One of the background themes of The Prisoner of Heaven was the ongoing conflict between nationalist/fascist and socialist/communist ideologies in Spain in the middle of the twentieth century. History class in Canada focuses on fascism almost exclusively as seen in World War II. It elides over the Spanish Civil War (I’ve had to remedy that on my own time). It mentions Mussolini in passing as a buddy of Hitler’s rather than a fascist dictator in his own right. And everything after World War II is the vague era known as the “Cold War”, with no explanation that, in countries like Turkey, the conflict between communism and fascism was really just beginning.
From this perspective I approach Silent House. Set in 1980s Turkey, and also written in that era but only recently translated into English, this book examines the polarized atmosphere of the country through a single family returned to the house of their matriarch. Fatma has outlived her husband, who had delusions of scientific grandeur, and her son. Her grandchildren come now to visit her, and they bring with them the scents and sounds and sights of a modern age. Fatma, who has lived her whole life in this grand house since relocating from Istanbul, does not embrace this change. Ever since the days of listening to her husband rant about the death of God and the rise of Western modernism, Fatma has been fearful of what such change might bring. Yet change is coming to this village.
The New York Times Book Review has a blurb on the front cover of my edition, calling this “a microcosm of a country on the verge of a coup”. I am somewhat put out at them, because I would have liked to use microcosm to describe this book. But now that would look like copying, wouldn’t it? Because they are right: Orhan Pamuk uses the device of these characters and their interconnected, tangled lives to represent the Turkish state at large. Each character is diverse in their goals, values, and actions. In this way, Silent House exemplifies the ability of historical fiction to tell grand tales of history through the lives of small, insignificant figures. One does not need to recount the deeds of generals on battlefields to explain how a country rises and falls.
I confess, however, to struggling with Silent House. It offers very little to capture one’s attention. The narration is curiously flat. Each chapter is told from the first-person perspective of a different character, as indicated by the chapter title. Sometimes it’s easy to forget which character is the narrator at the time, though; they sound very similar. And Pamuk tends to include flashbacks in which other characters suddenly start narrating, or engaging in dialogue without quotation marks, that can make it very confusing to follow. This is particularly evident in Fatma’s chapters, where she tends to recall conversations she once had with her husband, who was obsessed with somehow realigning Turkey along scientific principles imported from the West. I can appreciate what Pamuk is trying to do from a technical standpoint, but it leaves me cold.

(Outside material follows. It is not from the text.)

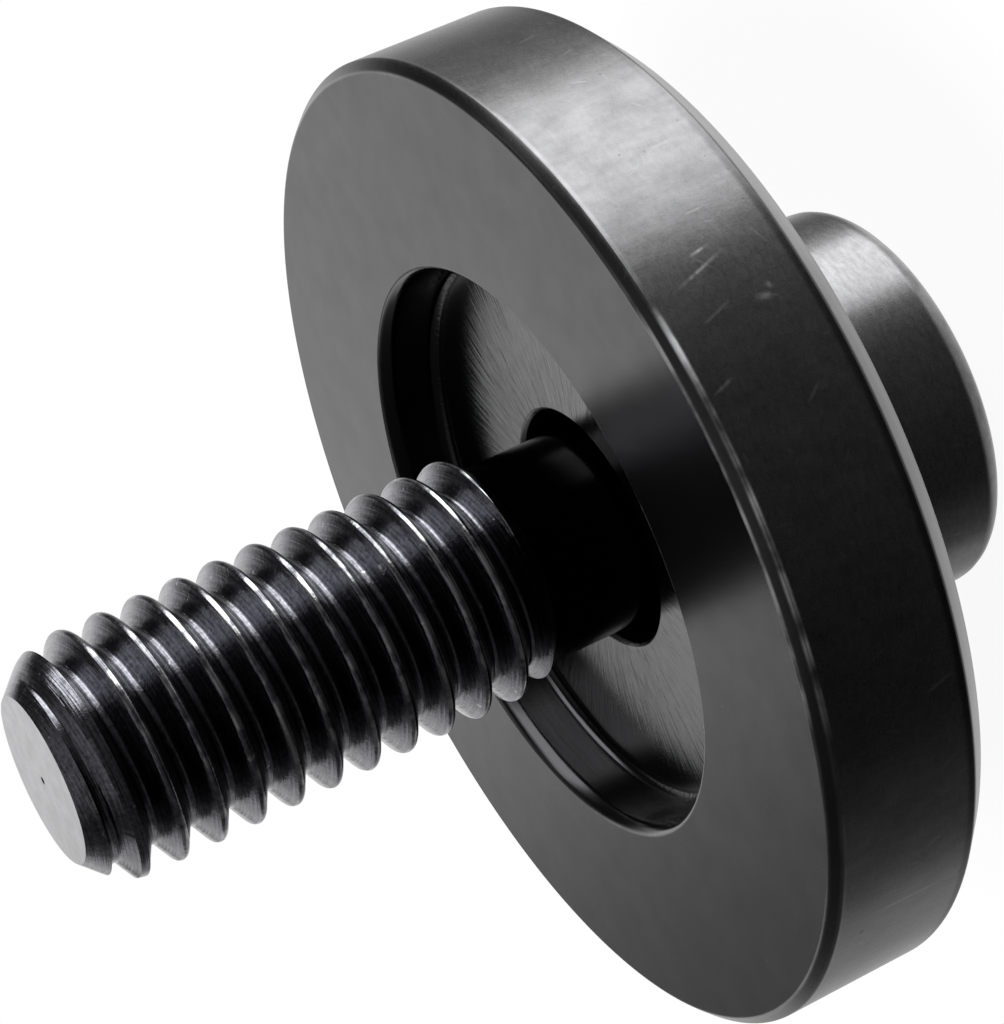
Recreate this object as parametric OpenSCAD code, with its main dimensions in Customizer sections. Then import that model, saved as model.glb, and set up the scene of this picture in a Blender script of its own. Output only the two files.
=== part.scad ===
// Locking screw: a socket head screw with a necked shank, carrying a loose thick flange
// disc whose front face is recessed around the thread. Millimetres, +Z from head to tip,
// origin at the centre of the head's flat top, on which the part stands.

/* [Thread] */
// Outer diameter of the thread
thread_d = 6; // [5:0.5:8]
// Rise of the thread in one turn
thread_pitch = 1; // [0.7:0.05:1.25]
// Length of the threaded stretch, measured from the tip
thread_l = 12.2; // [8:0.1:30]
// Bevel from the crest of the thread down to the flat end of the tip
tip_bevel = 0.9; // [0.2:0.05:1.5]

/* [Neck] */
// Step from the crest of the thread down to the plain neck
neck_step = 0.45; // [0.1:0.05:0.8]
// Length of neck that stands out of the front face of the disc
neck_out = 0.9; // [0.2:0.1:5]
// Radius of the fillet where the neck meets the head
neck_fillet = 0.3; // [0.1:0.05:0.5]

/* [Head] */
// Diameter of the head
head_d = 10; // [9:0.1:14]
// Height of the head
head_h = 6; // [4.5:0.1:10]
// Radius of the rounded edge at the head's flat top
head_edge = 0.6; // [0.2:0.05:1]
// Width across the flats of the hexagon socket
socket_af = 5; // [3:0.5:6]
// Depth of the hexagon socket
socket_depth = 3; // [2:0.1:4]
// Width of the bevel around the mouth of the socket
socket_bevel = 0.25; // [0.1:0.05:0.5]

/* [Disc] */
// Diameter of the flange disc
disc_d = 25; // [20:0.5:40]
// Thickness of the flange disc
disc_h = 4.4; // [3:0.1:5]
// Bevel of the rim towards the thread
front_bevel = 0.25; // [0.1:0.05:0.6]
// Bevel of the rim towards the head
rear_bevel = 0.6; // [0.2:0.05:1]
// Diameter of the recess in the front face
recess_d = 14.4; // [10:0.1:18]
// Depth of the recess in the front face
recess_depth = 1.6; // [0.8:0.1:2.4]
// Bevel of the mouth of the recess
recess_bevel = 0.2; // [0.05:0.05:0.4]
// Radius of the fillet between the wall and the floor of the recess
recess_fillet = 0.3; // [0.1:0.05:0.8]
// Gap all round between the thread and the hole in the disc
hole_clearance = 0.05; // [0.05:0.05:0.8]
// Bevel of both edges of the hole
hole_bevel = 0.1; // [0.05:0.05:0.3]

/* [Hidden] */

$fn = 96;
// More than any cut needs to pass through a surface
cut = 1;
// How far one shape runs into the next where two are joined into one solid
lap = thread_pitch / 8;
// Heights of the disc's seat, the disc's front face, the thread's lower end and the tip
seat_z = head_h;
face_z = seat_z + disc_h;
thread_z = face_z + neck_out;
tip_z = thread_z + thread_l;

// A 60 degree thread: crest flat 1/8 of the pitch, root flat 1/6, straight flanks between
crest_flat = thread_pitch / 8;
root_flat = thread_pitch / 6;
flank_rise = (thread_pitch - crest_flat - root_flat) / 2;
thread_depth = flank_rise * sqrt(3);
crest_r = thread_d / 2;
root_r = crest_r - thread_depth;
// One pitch of the outline, as [height, radius], from the start of a root flat
thread_outline = [
    [0, root_r],
    [root_flat, root_r],
    [root_flat + flank_rise, crest_r],
    [root_flat + flank_rise + crest_flat, crest_r]
];
// Flat steps in one turn of the thread
turn_steps = 36;

neck_r = crest_r - neck_step;
tip_r = crest_r - tip_bevel;
head_r = head_d / 2;
hole_r = crest_r + hole_clearance;
disc_r = disc_d / 2;
// The fillet at the head keeps inside the bevelled mouth of the hole that lies around it
neck_fillet_r = min(neck_fillet, hole_r + hole_bevel - neck_r - hole_clearance);

// What a bevel takes off the mouth, at z = 0, of a round hole that lies below it
module mouth_bevel(r, bevel)
{
    translate([0, 0, -bevel])
        cylinder(r1 = r, r2 = r + bevel + cut, h = bevel + cut);
}

// A round hole through z = 0 to z = h, with a bevel at each end
module bevelled_hole(r, h, bevel)
{
    translate([0, 0, -cut])
        cylinder(r = r, h = h + 2 * cut);
    mirror([0, 0, 1])
        mouth_bevel(r, bevel);
    translate([0, 0, h])
        mouth_bevel(r, bevel);
}

// The point of the thread's surface at a step round the helix and a corner of its outline
function helix_point(step, corner) =
    let (
        angle = step * 360 / turn_steps,
        z = thread_outline[corner][0] + step * thread_pitch / turn_steps,
        r = thread_outline[corner][1]
    )
    [r * cos(angle), r * sin(angle), z];

// A closed right-hand threaded rod from z = 0 upwards, with ends that still follow the helix
module threaded_rod(turns)
{
    corners = len(thread_outline);
    steps = ceil(turns * turn_steps);
    rows = steps + turn_steps;
    // The corner after the last one is the first corner of the next turn
    function at(step, corner) =
        corner < corners ? step * corners + corner : (step + turn_steps) * corners;
    points = [
        for (step = [0:rows])
            for (corner = [0:corners - 1])
                helix_point(step, corner)
    ];
    low_centre = len(points);
    high_centre = low_centre + 1;
    flanks = [
        for (step = [0:steps - 1])
            for (corner = [0:corners - 1])
                for (half = [0, 1])
                    half == 0
                        ? [at(step, corner), at(step, corner + 1), at(step + 1, corner)]
                        : [at(step + 1, corner), at(step, corner + 1), at(step + 1, corner + 1)]
    ];
    // Each end is closed by a fan over one turn of the helix and the step between its ends
    low_end = [
        for (step = [0:turn_steps - 1])
            [low_centre, at(step, 0), at(step + 1, 0)],
        for (corner = [0:corners - 1])
            [low_centre, at(0, corner + 1), at(0, corner)]
    ];
    high_end = [
        for (step = [steps:rows - 1])
            [high_centre, at(step + 1, 0), at(step, 0)],
        for (corner = [0:corners - 1])
            [high_centre, at(steps, corner), at(steps, corner + 1)]
    ];
    polyhedron(
        points = concat(points, [
            [0, 0, thread_pitch / 2],
            [0, 0, (steps / turn_steps + 0.5) * thread_pitch]
        ]),
        faces = concat(flanks, low_end, high_end)
    );
}

// The thread, turned down to the neck at its lower end and bevelled to the tip
module thread()
{
    // The rod reaches past both cuts by more than the turn that its ends take
    overrun = 1.25 * thread_pitch;
    turns = (thread_l + 2 * overrun) / thread_pitch - 1;
    intersection()
    {
        translate([0, 0, thread_z - overrun])
            threaded_rod(turns);
        // Two bevels, whose lower one starts inside the neck, and nothing that meets the crests
        rotate_extrude()
            polygon([
                [0, thread_z - lap],
                [neck_r - lap, thread_z - lap],
                [crest_r + cut, thread_z + crest_r + cut - neck_r],
                [crest_r + cut, tip_z - tip_bevel - cut],
                [tip_r, tip_z],
                [0, tip_z]
            ]);
    }
}

// Half the outline of the head, whose lower edge is rounded
module head_outline()
{
    translate([0, head_edge])
        square([head_r, head_h - head_edge]);
    square([head_r - head_edge, head_h]);
    intersection()
    {
        translate([head_r - head_edge, head_edge])
            circle(head_edge);
        square([head_r, head_h]);
    }
}

// Half the outline of the plain neck, which meets the head in a small fillet
module neck_outline()
{
    translate([0, seat_z - lap])
        square([neck_r, thread_z - seat_z + 2 * lap]);
    difference()
    {
        translate([neck_r - lap, seat_z - lap])
            square(neck_fillet_r + lap);
        translate([neck_r + neck_fillet_r, seat_z + neck_fillet_r])
            circle(neck_fillet_r);
    }
}

// Half the outline of the recess, with a fillet at its floor, which lies at y = 0
module recess_outline()
{
    recess_r = recess_d / 2;
    translate([0, recess_fillet])
        square([recess_r, recess_depth - recess_fillet + cut]);
    square([recess_r - recess_fillet, recess_depth]);
    translate([recess_r - recess_fillet, recess_fillet])
        circle(recess_fillet);
}

// The hexagon socket, cut from the head's flat top at z = 0, with a bevelled mouth
module socket_cut()
{
    corner_r = socket_af / 2 / cos(30);
    translate([0, 0, -cut])
        cylinder(r = corner_r, h = socket_depth + cut, $fn = 6);
    mirror([0, 0, 1])
        mouth_bevel(socket_af / 2, corner_r - socket_af / 2 + socket_bevel);
}

module screw()
{
    color("#1f2024")
    {
        difference()
        {
            rotate_extrude()
            {
                head_outline();
                neck_outline();
            }
            socket_cut();
        }
        thread();
    }
}

module disc()
{
    color("#3c3d40")
        translate([0, 0, seat_z])
            difference()
            {
                rotate_extrude()
                    polygon([
                        [0, 0],
                        [disc_r - rear_bevel, 0],
                        [disc_r, rear_bevel],
                        [disc_r, disc_h - front_bevel],
                        [disc_r - front_bevel, disc_h],
                        [0, disc_h]
                    ]);
                bevelled_hole(hole_r, disc_h - recess_depth, hole_bevel);
                translate([0, 0, disc_h - recess_depth])
                    rotate_extrude()
                        recess_outline();
                translate([0, 0, disc_h])
                    mouth_bevel(recess_d / 2, recess_bevel);
            }
}

screw();
disc();
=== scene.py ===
import math

import bmesh
import bpy
from mathutils import Matrix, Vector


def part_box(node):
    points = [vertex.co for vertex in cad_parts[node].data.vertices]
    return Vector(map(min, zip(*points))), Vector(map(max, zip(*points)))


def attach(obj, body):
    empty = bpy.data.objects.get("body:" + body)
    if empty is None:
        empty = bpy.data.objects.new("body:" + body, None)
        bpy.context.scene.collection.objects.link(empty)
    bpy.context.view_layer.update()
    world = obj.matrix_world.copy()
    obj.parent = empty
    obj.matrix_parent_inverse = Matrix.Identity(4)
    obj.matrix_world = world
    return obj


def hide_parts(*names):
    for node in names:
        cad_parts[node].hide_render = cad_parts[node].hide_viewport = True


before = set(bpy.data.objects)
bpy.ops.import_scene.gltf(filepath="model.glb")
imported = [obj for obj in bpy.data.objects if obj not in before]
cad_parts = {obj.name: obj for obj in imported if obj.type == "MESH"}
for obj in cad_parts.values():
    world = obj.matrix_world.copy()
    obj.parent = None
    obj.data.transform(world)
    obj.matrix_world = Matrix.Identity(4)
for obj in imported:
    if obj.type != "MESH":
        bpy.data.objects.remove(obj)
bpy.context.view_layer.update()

# A blackened steel socket head screw that carries a thick, loose flange disc.
# Lengths are in metres, and MM turns a size in millimetres into one.
MM = 0.001

disc_low, disc_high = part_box("disc")
_, screw_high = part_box("screw")

# ---- sizes ----

# Heights of the disc's seat on the head, its front face and the screw's tip, and the radii
SEAT_Z = disc_low.z
FACE_Z = disc_high.z
TIP_Z = screw_high.z
DISC_R = disc_high.x
HEAD_R = screw_high.x

FRONT_BEVEL = 0.25 * MM
REAR_BEVEL = 0.6 * MM
RECESS_R = 7.2 * MM
RECESS_DEPTH = 1.6 * MM
RECESS_BEVEL = 0.2 * MM
RECESS_FILLET = 0.3 * MM
HOLE_R = 3.05 * MM
HOLE_BEVEL = 0.1 * MM

HEAD_EDGE = 0.6 * MM
SEAT_EDGE = 0.1 * MM
SOCKET_AF = 5 * MM
SOCKET_DEPTH = 3 * MM
SOCKET_BEVEL = 0.25 * MM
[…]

The other difficulty lies within the characters themselves. There is little to love about them, or even sympathize with. For example, Hasan is supposed to be a classical tragic figure. He is a misguided youth who has fallen in with some hotheaded fascists but also fallen in love with Nilgün, who has communist sympathies. Torn between these loyalties but ultimately too weak to decide for himself, Hasan is carried along on a tide of anger and violence that ends in injury and death. It really is a well-executed character arc—except that I never really felt connected to either Hasan or Nilgün. The latter doesn’t actually get a viewpoint chapter, while the former spends most of his chapters whining about how he doesn’t have enough money and doesn’t want to study.
Overall, this combination of unsympathetic characters and difficult narration creates a scattered impression of the story. I feel like I’m viewing Silent House down the wrong end of a telescope: there is something intriguing here, but it didn’t quite work for me. I much preferred My Name is Red, which was also difficult to read but had some redeeming qualities in its characterization. What Silent House does is reaffirm Pamuk’s abilities as a writer while also hinting that, perhaps, he isn’t quite the writer for me.